So I finished the Foucault's Pendulum. This is a book you should probably read. It's long (+500) and the writing style is not particularly skilled (at least in translation), so it may not be your top choice for a fun read, but I think it's well worth the work. It's not an action book, like The Da Vinci Code, to which I compared it earlier (and I may repeat some of that here, since I don't remember everything I wrote); instead, the layout of the book is one of immersion. Most of the dialogue serves the same purpose as the internal narrative: to provide either historical background or the narrator's (and his companions') re-reading of history.
Does this count as a spoiler? I don't think so.
But if you're super worried, you should stop, just in case. I'm just gonna talk a little about the moral of the story.
Turns out I was mostly right, or at least Umberto agrees with me. After the climactic scene of the book, the narrator, Casaubon, reflects on what he's learned--in a chapter reminiscent of the end of most "South Park" episodes. He talks at length on the importance of mystery, though, rather than revelation. To me, this is a book about the construction of order to make sense of chaos: we create things like history and religion so that the things we do are important. Whether we're instruments of God or Humanity (I'm looking at you, humanists), the adoption of a narrative for reality means that what I'm doing has meaning--what's more, as Belbo points out, since God and Humanity are transcendent categories (humanism is only a substitute negative theology), we need neither question our role in the narrative, nor worry about the utility of our actions: the lord works in mysterious ways, etc. Indeed, the more esoteric the plot (the Plan, as Casaubon and Belbo come to name their re-reading), the less the hero--you--needs to worry about his/her meaning.

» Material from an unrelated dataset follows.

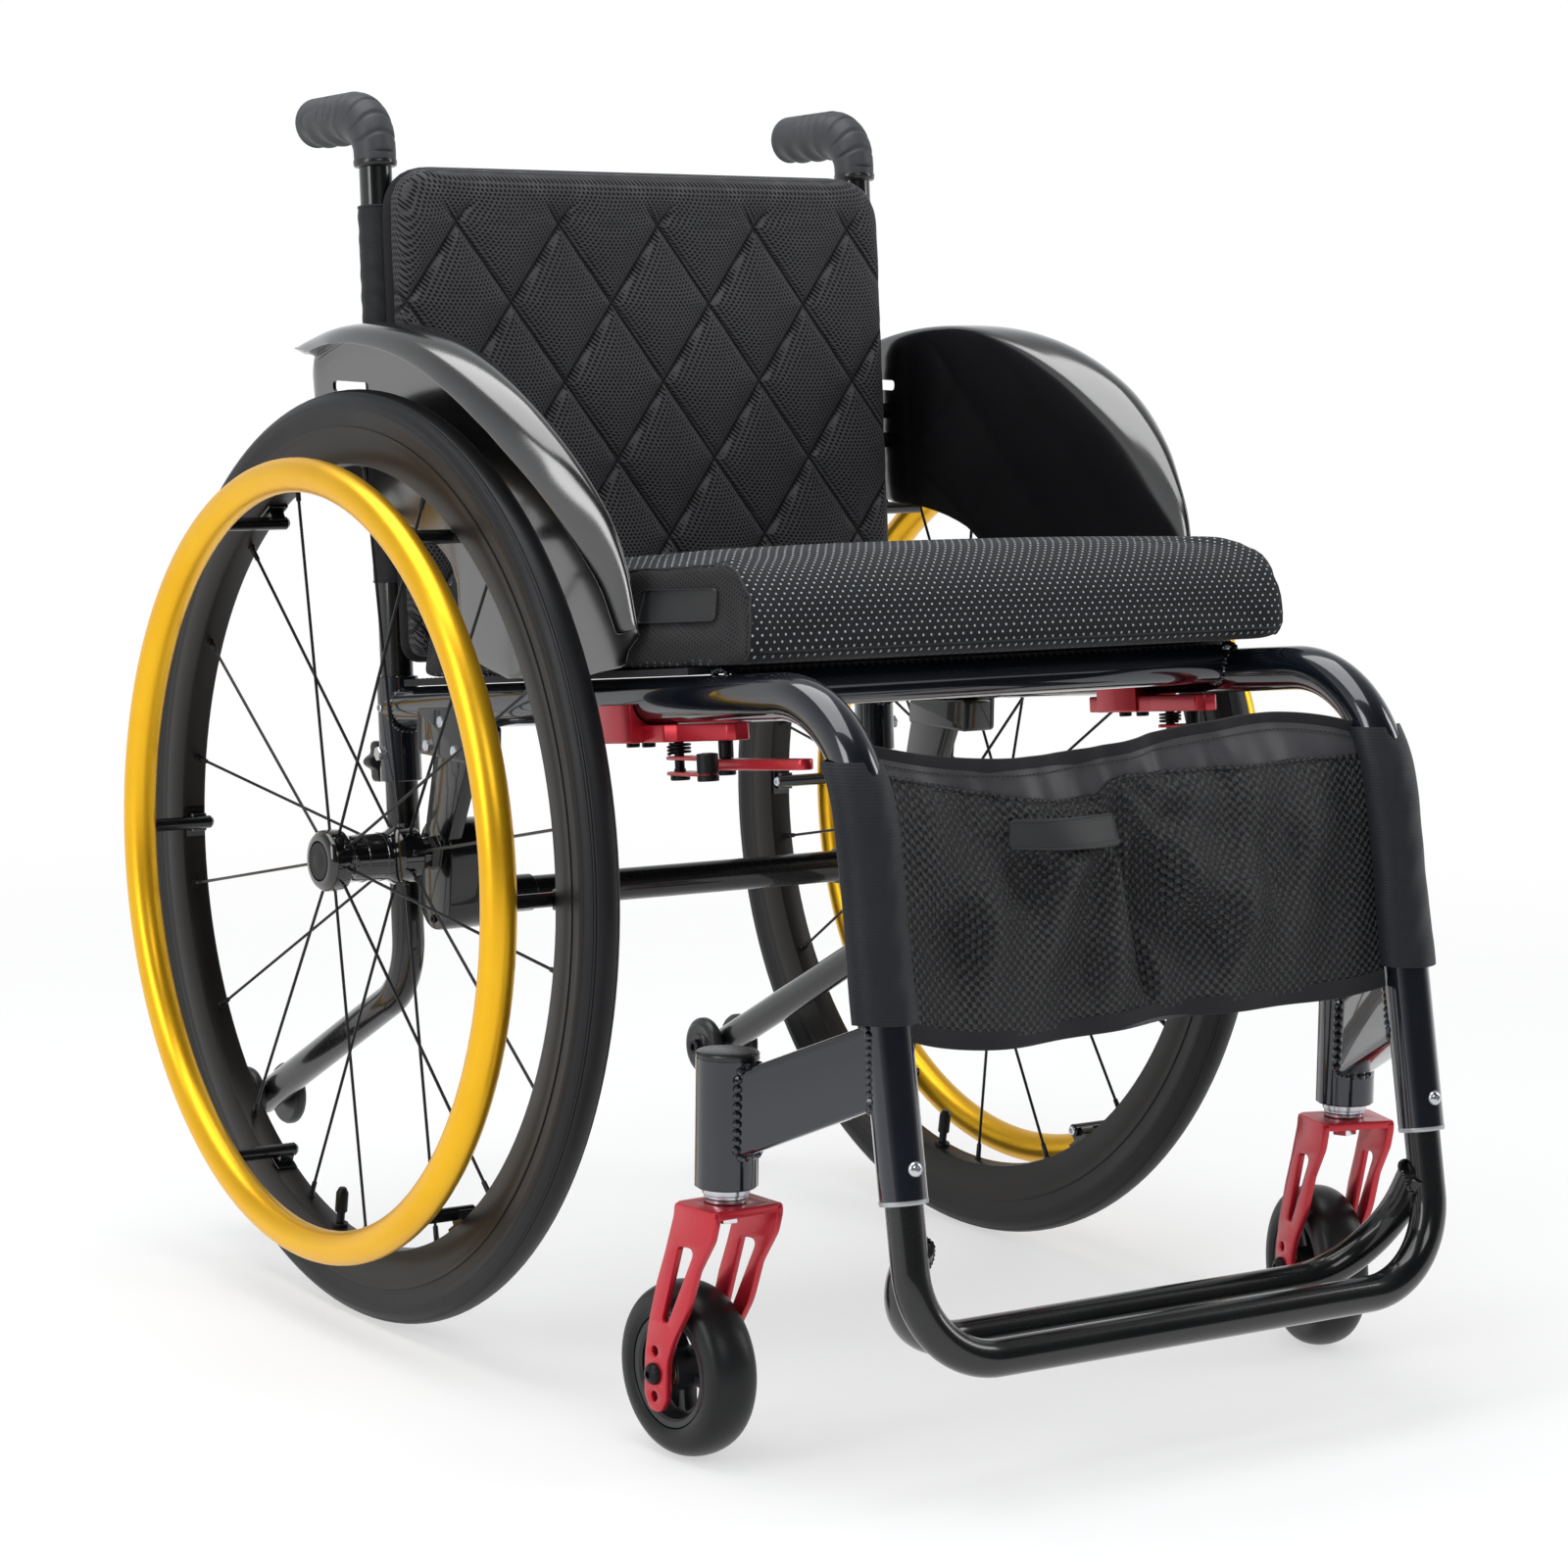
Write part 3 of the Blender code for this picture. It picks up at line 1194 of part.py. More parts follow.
def make_side_guard():
    """Moulded guard: a flat panel inside the wheel, curling out over the tyre."""
    r = WHEEL_R
    # Depth of the panel below its curl at angles up from straight ahead, in degrees.
    spread = [29, 31, 34, 40, 46, 53, 60, 68, 74, 82, 93, 105, 119]
    depth = [0.015, 0.045, 0.085, 0.120, 0.147, 0.160, 0.168, 0.165, 0.125, 0.114, 0.106, 0.096, 0.063]
    # Each row of the curl: its distance out, where it starts and ends, and its lift over the tyre.
    stations = [30, 36, 42, 50, 60, 75, 90, 105]
    curl = [
        (0.0000, 30.5, 115.0, [0.003, 0.018, 0.022, 0.026, 0.028, 0.036, 0.040, 0.040]),
        (0.0085, 33.5, 111.5, [0.020, 0.031, 0.035, 0.036, 0.036, 0.040, 0.042, 0.043]),
        (0.0235, 36.5, 110.0, [0.022, 0.032, 0.046, 0.051, 0.051, 0.047, 0.042, 0.040]),
        (0.0365, 39.0, 107.5, [0.010, 0.017, 0.031, 0.041, 0.044, 0.044, 0.042, 0.041]),
        (0.0485, 41.0, 103.0, [0.007, 0.010, 0.015, 0.029, 0.036, 0.040, 0.042, 0.042]),
    ]
    rows = len(curl)

    def on_shell(u, v, layer):
        level = int(v * (rows + 1) + 0.5)
        out, begin, stop, lifts = curl[max(level - 2, 0)]
        if level < 2:
            begin, stop = 29.5, 119 - 2 * level
        angle = begin + (stop - begin) * u ** 1.15
        radius = r + float(np.interp(angle, stations, lifts))
        if level < 2:
            bottom = r + 0.015 - float(np.interp(angle, spread, depth))
            radius = bottom + (radius - bottom) * level / 2
        turn = math.radians(angle)
        flare = float(np.interp(angle, [95, 103], [1.0, 0.85]))
        return on_right(GUARD_X + out * flare, -radius * math.cos(turn), AXLE_Z + radius * math.sin(turn))

    holder = add_cutter(from_form(grid_form(14, rows + 1, on_shell, False)))
    skin = holder.modifiers.new("Solidify", "SOLIDIFY")
    skin.thickness = GUARD_WALL
    skin.offset = 0
    skin.use_even_offset = True
    shell = evaluated(holder)
    parts = []
    for drop in GUARD_BOLT_DROPS:
        z = AXLE_Z + r - drop
        y = cane_y(z)
        inner = FRAME_HALF + INNER_R + GAP + SLEEVE_WALL + GAP
        parts.append(rod(on_right(inner, y, z), on_right(GUARD_X + 0.0008, y, z), 0.0055, 6))
        parts.append(rod(on_right(GUARD_X, y, z), on_right(GUARD_X + 0.0042, y, z), 0.0048, 6))
    slot_tall = (AXLE_Z + r - 0.0050, AXLE_Z + r + 0.0025)
    slot = block((-GUARD_X - 0.01, -GUARD_X + 0.01), (0.062, 0.112), slot_tall)
    add_pair("side_guard", shaped(shell, joined=parts, removed=[slot]), "black_plastic")


make_side_frame()
make_cross_tube()
make_wheel()
make_axle_carrier()
make_crossbar()
make_caster()
make_footrest()
make_back()
make_anti_tipper()
make_brake()
make_seat()
make_backrest()
make_pouch()
make_side_guard()
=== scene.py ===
"""A lightweight manual wheelchair in a plain studio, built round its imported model.

The chair stands on z = 0 and faces -Y, with the sitter's right at -X. Sizes are in metres.
"""

import json
import math

import bmesh
import bpy
import numpy as np
from mathutils import Matrix, Vector
from mathutils.bvhtree import BVHTree

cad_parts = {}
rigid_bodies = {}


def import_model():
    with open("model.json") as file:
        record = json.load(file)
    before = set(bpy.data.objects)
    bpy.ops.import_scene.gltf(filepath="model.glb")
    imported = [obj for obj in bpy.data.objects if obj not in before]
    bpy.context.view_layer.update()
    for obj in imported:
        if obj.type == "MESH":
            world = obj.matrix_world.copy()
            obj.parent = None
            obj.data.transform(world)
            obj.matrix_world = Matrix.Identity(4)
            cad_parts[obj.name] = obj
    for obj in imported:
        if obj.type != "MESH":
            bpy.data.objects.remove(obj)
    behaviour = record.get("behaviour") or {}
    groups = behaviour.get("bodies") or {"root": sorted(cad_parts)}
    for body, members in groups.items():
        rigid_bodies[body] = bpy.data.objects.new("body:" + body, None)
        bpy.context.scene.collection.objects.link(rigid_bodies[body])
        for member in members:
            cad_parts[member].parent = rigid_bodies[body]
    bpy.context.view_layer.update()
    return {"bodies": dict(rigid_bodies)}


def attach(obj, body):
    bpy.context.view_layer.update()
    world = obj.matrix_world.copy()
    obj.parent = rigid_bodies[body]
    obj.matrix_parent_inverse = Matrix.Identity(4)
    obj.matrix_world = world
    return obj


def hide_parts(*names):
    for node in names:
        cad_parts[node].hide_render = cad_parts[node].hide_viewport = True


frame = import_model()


# The studio
# A pale floor that runs out into a white backdrop, four soft boxes, and the camera a little above
# the seat, in front of the chair and to the sitter's right.
scene = bpy.context.scene
scene.view_settings.view_transform = "Standard"


def new_material(name):
    """An empty node material, with its tree and its output."""
    made = bpy.data.materials.new(name)
    made.use_nodes = True
    made.node_tree.nodes.clear()
    return made, made.node_tree, made.node_tree.nodes.new("ShaderNodeOutputMaterial")


def node(tree, kind, values=None, **settings):
    """Adds a node, with its settings and its inputs' values or incoming links."""
    made = tree.nodes.new(kind)
    for key, value in settings.items():
        setattr(made, key, value)
    for key, value in (values or {}).items():
        if isinstance(value, bpy.types.NodeSocket):
            tree.links.new(value, made.inputs[key])
        else:
            made.inputs[key].default_value = value
    return made


def calc(tree, operation, a, b=0.0, c=0.0, clamp=False):
    """The output of a Math node."""
    made = node(tree, "ShaderNodeMath", {0: a, 1: b, 2: c}, operation=operation)
    made.use_clamp = clamp
    return made.outputs[0]


def mapped(tree, value, start, end, to_start=0.0, to_end=1.0, smooth=False):
    """A value carried from one range to another, with soft ends where asked."""
    ranges = {"Value": value, "From Min": start, "From Max": end, "To Min": to_start, "To Max": to_end}
    kind = "SMOOTHSTEP" if smooth else "LINEAR"
    return node(tree, "ShaderNodeMapRange", ranges, interpolation_type=kind).outputs["Result"]


def object_point(tree):
    """The point being shaded, in the piece's own coordinates."""
    return node(tree, "ShaderNodeTexCoord").outputs["Object"]


def placed(name, data):
    """A new object, put in the scene."""
    made = bpy.data.objects.new(name, data)
    scene.collection.objects.link(made)
    return made


def full_turn(count):
    """Even angles round a circle, in radians."""
    return [2 * math.pi * k / count for k in range(count)]


def seen_rays(tree):
    """1 for the rays that show the background: straight from the camera, mirrored or let through."""
    path = node(tree, "ShaderNodeLightPath")
    both = calc(tree, "ADD", path.outputs["Is Camera Ray"], path.outputs["Is Glossy Ray"])
    return calc(tree, "ADD", both, path.outputs["Is Transmission Ray"], clamp=True)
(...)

I don't want to make it sound like religion is Eco's primary target, nor do I mean to single it out for my own attack here. On the contrary, one of the important lessons of this book is that religion is but one form of ordering, and turning to secular humanism only substitutes one god for another (this seems similar to the warnings against gynocentrism voiced by some feminists). Eco also takes some time to recuperate Jesus, remembering that He said there's only one real rule, and that we can forget about the rest...and of course after this we rushed to fill the void. "What? That's it? We've been waiting millennia [the plural eludes spell check] for the revelation and it's that simple?" And from there we proceed to invent something much more complicated. From my point of view, this begets the creation of dogma; from Eco's point of view, this creates the further mysteries. We might sum this last up with "the lord works in mysterious ways," but Eco is more specific, pointing at the Templars, the Rosicruscians, and the Illuminati, though I read these as largely metaphoric--I don't think he's really that concerned with why there is a subculture of occultism.
My narrative is breaking down (the printed one). There were some interesting passages I was gonna cite, but right now the idea of constructing a quasi-academic review is completely unappealing
The secret is that there is no secret. And we shouldn't expect that to come as a relief.